Persaud’s comments came almost two weeks after a Guyana-registered company, Muri Brasil, scrapped plans to carry out a multi-million dollar Geological and Geophysical Survey of the area, citing widespread questions about transparency of how it was granted permission. Linked to the permission was a guarantee that the company would have received several prospecting licences after the survey.
For the first time, government has explained its “no-mining” policy in the area, saying that it had nothing to do with Suriname’s decades-old pre-independence claim to the Triangle. Instead, he said government has not been authorising prospecting and mining there because of the need to first conduct a detailed survey of the area to determine the mineral properties and resources of that area.

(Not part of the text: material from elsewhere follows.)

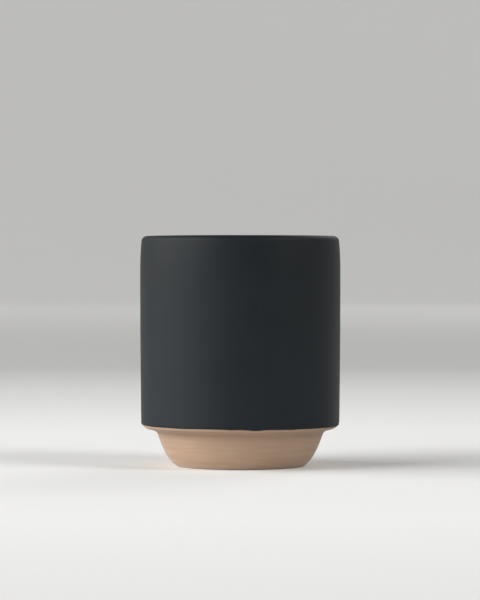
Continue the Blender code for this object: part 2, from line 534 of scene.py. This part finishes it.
def turned(name, rows, closed, attributes):
    """A mesh object from rows of (r, z) arrays over the bearings, each joined to the next.

    A row of radius 0 becomes one point. A closed piece's last row is joined to its first. Attributes
    are named arrays of rows by bearings.
    """
    count = len(rows[0][0])
    around = bearings(count)
    points = []
    faces = []
    starts = []
    values = {key: [] for key in attributes}
    for index, (r, z) in enumerate(rows):
        starts.append(len(points))
        pole = float(np.max(r)) < 1e-9
        used = 1 if pole else count
        x = r * np.sin(around)
        y = -r * np.cos(around)
        points += np.column_stack([x, y, z])[:used].tolist()
        for key, table in attributes.items():
            values[key] += np.asarray(table[index])[:used].tolist()
    follow = list(zip(range(len(rows)), range(1, len(rows))))
    if closed:
        follow.append((len(rows) - 1, 0))
    for upper, lower in follow:
        faces += band(starts, rows, upper, lower, count)
    mesh = bpy.data.meshes.new(name)
    mesh.from_pydata(points, [], faces)
    for key, table in values.items():
        layer = mesh.attributes.new(key, "FLOAT", "POINT")
        layer.data.foreach_set("value", np.array(table, np.float32))
    mesh.shade_smooth()
    mesh.validate()
    piece = bpy.data.objects.new(name, mesh)
    bpy.context.scene.collection.objects.link(piece)
    return piece


def band(starts, rows, upper, lower, count):
    """Faces between two rows, which are triangles where one of them is a point."""
    faces = []
    upper_pole = float(np.max(rows[upper][0])) < 1e-9
    lower_pole = float(np.max(rows[lower][0])) < 1e-9
    for i in range(count):
        j = (i + 1) % count
        a = starts[upper] + (0 if upper_pole else i)
        b = starts[upper] + (0 if upper_pole else j)
        c = starts[lower] + (0 if lower_pole else j)
        d = starts[lower] + (0 if lower_pole else i)
        face = [a, d, c, b]
        if upper_pole:
            face = [a, d, c]
        elif lower_pole:
            face = [a, d, b]
        faces.append(face)
    return faces


def node(tree, kind, inputs=None, **settings):
    """A new node. A socket among its inputs is linked, and any other value is written."""
    made = tree.nodes.new(kind)
    for name, value in settings.items():
        setattr(made, name, value)
    for key, value in (inputs or {}).items():
        if isinstance(value, NodeSocket):
            tree.links.new(value, made.inputs[key])
        else:
            made.inputs[key].default_value = value
    return made


def noise(tree, place, scale=1.0, detail=3.0, roughness=0.5):
    inputs = {"Vector": place, "Scale": scale, "Detail": detail, "Roughness": roughness}
    return node(tree, "ShaderNodeTexNoise", inputs).outputs["Fac"]


def spread(tree, value, low, high, to_low=0.0, to_high=1.0):
    """A value moved from one range to another, and held within it."""
    inputs = {"Value": value, "From Min": low, "From Max": high, "To Min": to_low, "To Max": to_high}
    return node(tree, "ShaderNodeMapRange", inputs).outputs["Result"]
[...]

“The policy that we have at this point in time is that we are not sure about the resources of the area so you cannot take a decision if you are not aware of the facts. Likewise, we are not sure what are the true geological make-up as well as the other resources that the area may have,” Persaud told Demerara Waves Online News.
He assured that the Guyana government’s stance had nothing to do with Suriname’s claim to the 6,000 square mile area in south-eastern Guyana. “Our policy is not based on the issue of territory. That is our territory and we are free as a nation to engage in exploration and developmental activity in any part of our territory,” he said.
Persaud again criticised the opposition A Partnership for National Unity (APNU) and the Alliance For Change (AFC) for scaring away Muri Brasil from plans to survey the area at a cost of more than US$10 million. “Government cannot front-load ten million US dollars to go and do that. It’s an undertaking that persons would have done,” he said
The opposition coalition APNU stressed that the New River Triangle is Guyana’s sovereign territory. However, it was opposed to mining activity because it was interested in keeping the biodiversity of the area intact. “The primary concern, I think, that we have in relation to the exploration and mining in the New River Triangle has everything to do with its absolutely unique condition as a biodiversity treasure. It is really the last completely pristine, untouched area of the Guyana forest and any decision taken to extract from that area has to be very, very seriously considered,” said APNU Vice Chairman, Dr. Rupert Roopnaraine.
He argued in favour of the New River Triangle being a closed area that should be subjected to detail studies about it make-up and biodiversity.
The Minister of Environment and Natural Resources, however, dismissed claims that New River is the last remaining pristine area of Guyana. Persaud countered opposition critics, saying that efforts should be made to diversify Guyana’s mining industry even to search for rare earth minerals as had been the intention of the Muri Brasil-sponsored survey. “I make absolutely no apology for this in looking at new areas and looking at new activities and they can say what they want. As long as things are done in a legal and in a transparent way, we have look at the opportunities for our country,” he said.